See the general overview of methods and evaluation.
To test the scripts, download UCR dataset in the same folder as the scripts.
Use python3 and install required packages:
pip3 install -r requirements.txt
To use the scripts with your own data, use the expand_data_set
function in spawn.py
.
Generate new data points for given data set.
$ python3 spawn.py -h
usage: spawn.py [-h] [-d DATASETNAME] [-r N_REPS] [-b N_BASE] [-k K]
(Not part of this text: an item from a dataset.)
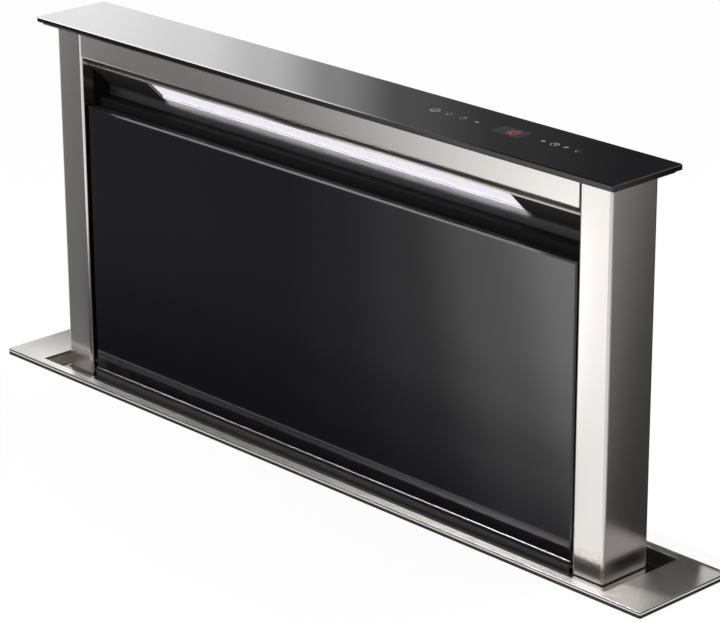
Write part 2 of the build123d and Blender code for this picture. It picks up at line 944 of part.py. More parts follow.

[-s SSG_EPOCHS] [-i INPUT_SUFFIX] [-o OUTPUT_SUFFIX]
optional arguments:
-h, --help show this help message and exit
-d DATASETNAME, --datasetname DATASETNAME
Datasetname (=foldername in UCR folder)
-r N_REPS, --n_reps N_REPS
Number of iterations for the complete procedure
-b N_BASE, --n_base N_BASE
Number of data-points to average for creating one new
data-point
-k K, --k K Number of iterations for K-means clustering
-s SSG_EPOCHS, --ssg_epochs SSG_EPOCHS
Number of iterations for mean calculation with SSG
-i INPUT_SUFFIX, --input_suffix INPUT_SUFFIX
suffix for file to be extended
-o OUTPUT_SUFFIX, --output_suffix OUTPUT_SUFFIX
suffix for created training and test files
$ python3 spawn.py --datasetname=str --n_rep=int --n_base=int --k=int --ssg_epochs=int --input_suffix=str --output_suffix=str
# Example
$ python3 spawn.py --datasetname=InlineSkate --n_reps=10 --n_base=2 --k=1 --ssg_epochs=1 --input_suffix=TRAIN --output_suffix=EXP_TRAIN
# or short:
$ python3 spawn.py -d=InlineSkate -r=10 -b=2 -k=1 -s=1 -i=TRAIN -o=EXP_TRAIN
Resplit the training and test set to a given ratio
$ python3 resplit.py -h
usage: resplit.py [-h] [-d DATASETNAME] [-r RATIO] [-o OUTPUT_SUFFIX]
optional arguments:
-h, --help show this help message and exit
-d DATASETNAME, --datasetname DATASETNAME
Datasetname (=foldername in UCR folder)
-r RATIO, --ratio RATIO
New ratio of training and test dataset
-o OUTPUT_SUFFIX, --output_suffix OUTPUT_SUFFIX
Suffix for training and test files created
$ python3 resplit.py --datasetname=str --ratio=float --input_suffix=str
# Example
$ python3 resplit.py --datasetname=ArrowHead --ratio=.7 --input_suffix=_ALT70
# or short:
$ python3 resplit.py -d=ArrowHead -r=.7 -i=_ALT70